THURSDAY, MARCH 28, 1968

U.S. SENATE,

COMMITTEE ON COMMERCE,

Washington, D.C.

The commiteee met at 10 a.m. in room 5110, New Senate Office Building, the Honorable Vance Hartke presiding.

Present: Senator Vance Hartke.

Senator HARTKE. The hearing will come to order.

We will continue the hearings today on Senate Joint Resolution 130, S. 3065, and S. 3066.

Is Mr. Miskell here?

Francis A. Miskell, Commissioner, Office of Consumer Credit, Austin, Tex.

STATEMENT OF FRANCIS A. MISKELL, COMMISSIONER, OFFICE OF CONSUMER CREDIT, AUSTIN, TEX.

Mr. MISKELL. Gentlemen, my name is Francis A. Miskell. I serve as consumer credit commissioner of the State of Texas. I appear before you today in support of S. 3065, S. 3066, and Senate Joint Resolution 130. These proposals to strengthen the power of the Federal Trade Commission in regard to unfair or deceptive interstate trade practices and to investigate home improvement frauds would effectively complement activities of the State of Texas and many other States in the field of consumer protection.

In Texas, the office of consumer credit commissioner, in cooperation and conjunction of the attorney general, various district and county attorneys, Better Business Bureaus, and programs and projects of the War on Poverty, has been engaged for several months in a comprehensive investigation of home improvement abuses. In the course of this project, which is still in progress, the office of consumer credit commissioner has investigated 168 home improvement companies and financial institutions in Texas and other States. Over 15,000 separate home improvement transactions have been examined in minute detail. This investigation has uncovered large-scale and clear-cut patterns of fraud, deceit, and deception on the part of a small segment of the home improvement industry in Texas. To date, 58 felony indictments, 12 misdemeanor complaints, 44 cease and desist orders, and 34 injunetions have been filed against home improvement contractors and financial institutions. In addition, civil suits to recover several million dollars in illegal charges have been filed or are in the process of being filed, and the end of such actions is not in sight.
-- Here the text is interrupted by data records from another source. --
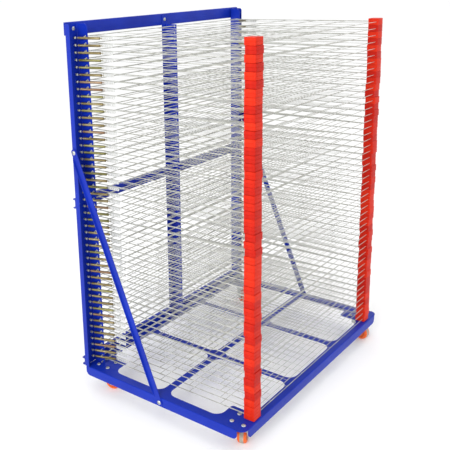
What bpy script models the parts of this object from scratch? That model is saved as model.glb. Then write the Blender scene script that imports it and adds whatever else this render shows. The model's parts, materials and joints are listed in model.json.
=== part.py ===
"""A drying rack for screen prints: fifty wire shelves hinged one above another on a blue sheet-steel frame.

Frame: +Z up, X across the rack, the uprights stand at the rear (+Y) and the shelves reach forward to -Y.
The origin is on the floor, under the middle of the rack's bounding box. All sizes are metres.
"""

import math

import bmesh
import bpy
from mathutils import Matrix, Vector

# ---- driving dimensions -------------------------------------------------------------------------------
GAP = 0.0003  # between pieces that touch
SHEET = 0.002  # gauge of all the folded sheet steel

TRAY_WIDTH = 1.044
TRAY_DEPTH = 0.716
TRAY_TOP = 0.099
TRAY_FLANGE = 0.034  # height of the folded sides
TRAY_CORNER = 0.028  # radius of the tray's corners
STRIP = 0.034  # width of the strips around the cut-outs
MEMBER = 0.030  # width of the members between the cut-outs
MEMBER_X = 0.165  # the two members that run front to back, each side of the middle
CUTOUT_RADIUS = 0.034
GUSSET_X = 0.112  # the corner gussets that carry the castors, from the tray's edges
GUSSET_Y = 0.120

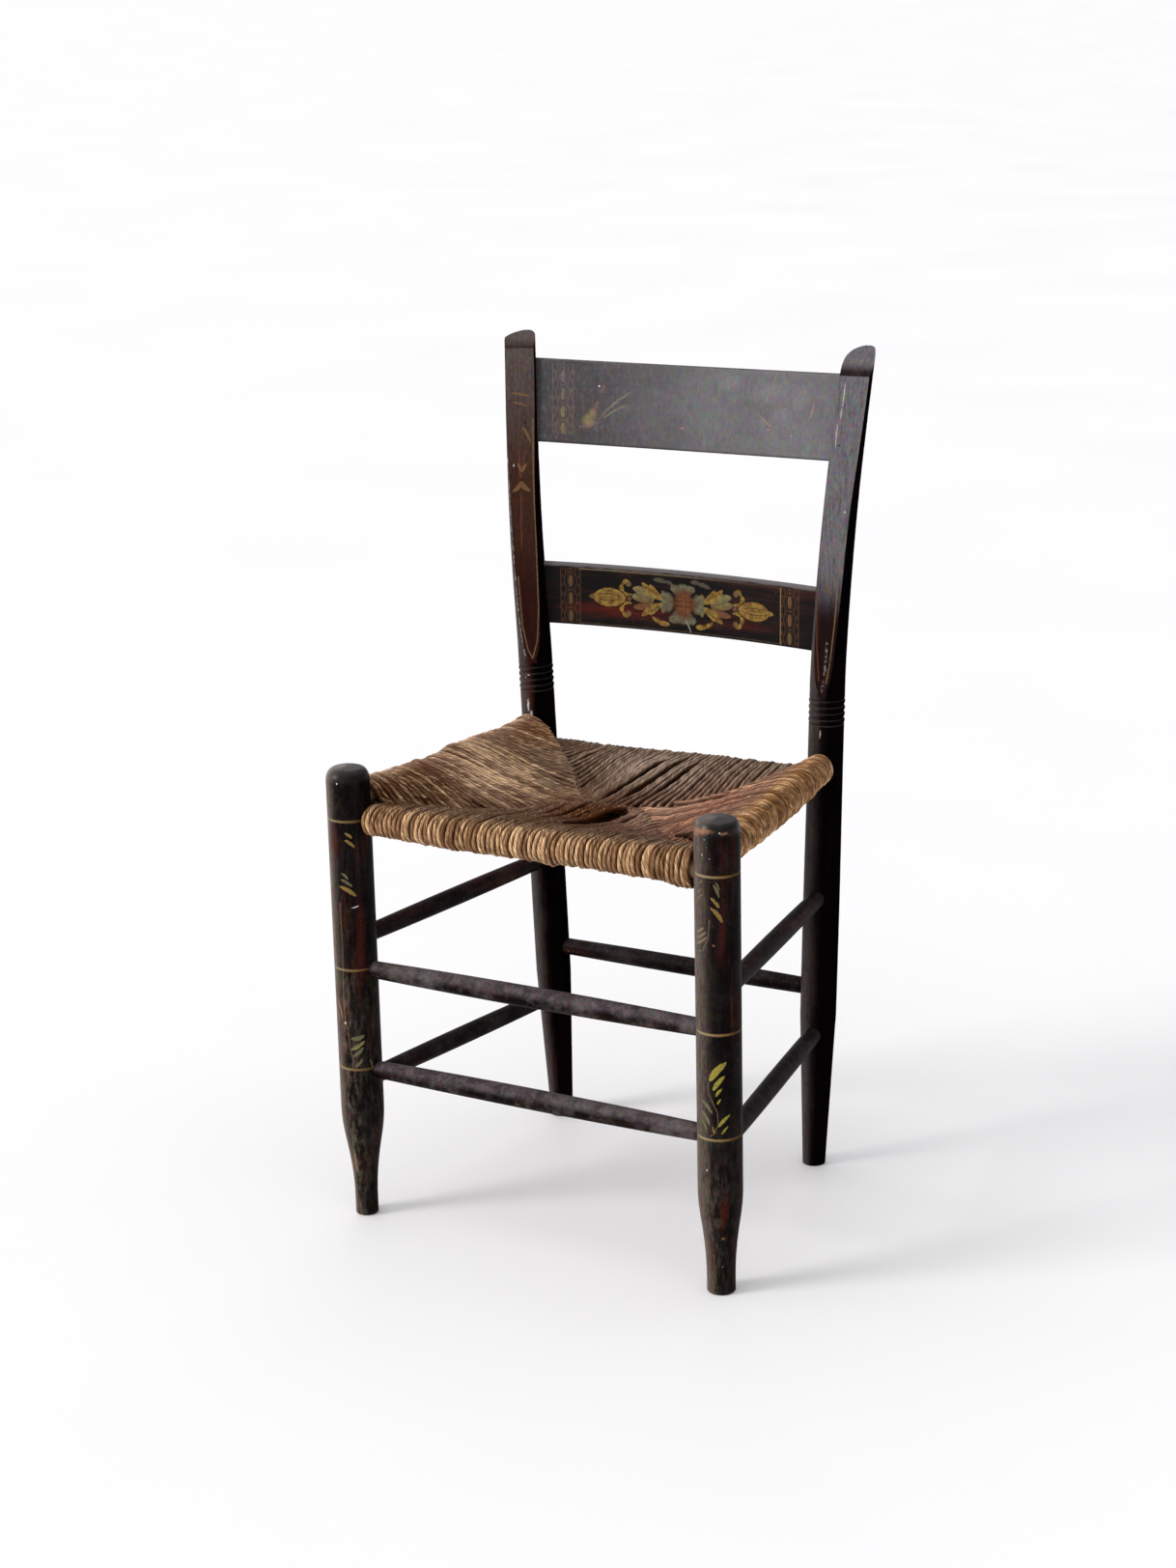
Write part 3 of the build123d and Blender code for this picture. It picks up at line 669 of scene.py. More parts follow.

Home improvement frauds constitute the most vicious, most virulent area of consumer abuse today. This stems from the fact that these abuses are found primarily among the poor, the uneducated, the unsophisticated, the elderly-the segments of our society least able to protect themselves and least liable to recover from the substantial financial injury imposed upon them as a result of such transactions. The economic loss from such abuses is estimated at from $20 to $30 million a year in Texas alone. Dollars and cents though is not a meaningful measure of the injury that flows from such abuses. In many, if not most, cases, the home of the victim constitutes the only tangible asset of a lifetime of labor. Yet once trapped, the victim is confronted by the constant specter of foreclosure for failure to meet contractual obligations entered into as a result of fraud, deceit, and deception.

This social and economic impact is amply substantiated by a random sample survey of 400 fraudulent home improvement transactions conducted by the Office of Consumer Credit Commissioner during our home improvement investigation.

The information accumulated during this survey confirmed the fact that unethical home improvement operators prey on older and poorer people in a community. Table I indicates that 59.1 percent of all transactions surveyed involved persons over 45 years of age; 8.2 percent involved persons 65 years of age or older.

Equally important, however, is the size of transactions by each age group. The largest percentage of those persons sampled-23.8 percent-had expended $2,500 or more for home improvements. A further breakdown shows that 15.2 percent of those over 45 years old expended in excess of $2,500 for home improvements, while no one in the 18-24 age group had expended that much.